Stored data:
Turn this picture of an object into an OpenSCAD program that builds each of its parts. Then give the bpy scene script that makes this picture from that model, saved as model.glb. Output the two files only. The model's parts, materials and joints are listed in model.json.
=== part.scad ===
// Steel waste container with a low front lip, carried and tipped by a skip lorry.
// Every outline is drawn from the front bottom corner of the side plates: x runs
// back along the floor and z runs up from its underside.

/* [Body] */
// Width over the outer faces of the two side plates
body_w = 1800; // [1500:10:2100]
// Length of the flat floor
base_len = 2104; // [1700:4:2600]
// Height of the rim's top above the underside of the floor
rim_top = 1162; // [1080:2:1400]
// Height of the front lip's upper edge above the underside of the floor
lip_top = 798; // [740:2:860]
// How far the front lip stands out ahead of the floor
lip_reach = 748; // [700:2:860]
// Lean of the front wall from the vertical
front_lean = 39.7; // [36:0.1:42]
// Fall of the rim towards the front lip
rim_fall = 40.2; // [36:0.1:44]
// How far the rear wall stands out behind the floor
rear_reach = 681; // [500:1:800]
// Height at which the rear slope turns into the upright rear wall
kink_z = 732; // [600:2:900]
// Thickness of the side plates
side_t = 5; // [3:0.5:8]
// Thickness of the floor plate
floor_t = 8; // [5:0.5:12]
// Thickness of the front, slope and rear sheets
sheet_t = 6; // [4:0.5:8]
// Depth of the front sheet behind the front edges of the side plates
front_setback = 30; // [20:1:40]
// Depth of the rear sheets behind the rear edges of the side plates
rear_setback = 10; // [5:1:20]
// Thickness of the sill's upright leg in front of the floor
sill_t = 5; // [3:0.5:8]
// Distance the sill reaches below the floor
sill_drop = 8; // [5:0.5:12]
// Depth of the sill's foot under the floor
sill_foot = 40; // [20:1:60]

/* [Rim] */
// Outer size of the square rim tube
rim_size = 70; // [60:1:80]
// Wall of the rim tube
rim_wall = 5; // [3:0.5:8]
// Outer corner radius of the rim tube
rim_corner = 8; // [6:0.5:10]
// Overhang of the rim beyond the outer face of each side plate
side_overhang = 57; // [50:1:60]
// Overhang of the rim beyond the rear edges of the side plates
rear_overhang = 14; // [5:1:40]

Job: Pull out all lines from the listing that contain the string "into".

Task result:
Turn this picture of an object into an OpenSCAD program that builds each of its parts. Then give the bpy scene script that makes this picture from that model, saved as model.glb. Output the two files only. The model's parts, materials and joints are listed in model.json.
// Height at which the rear slope turns into the upright rear wall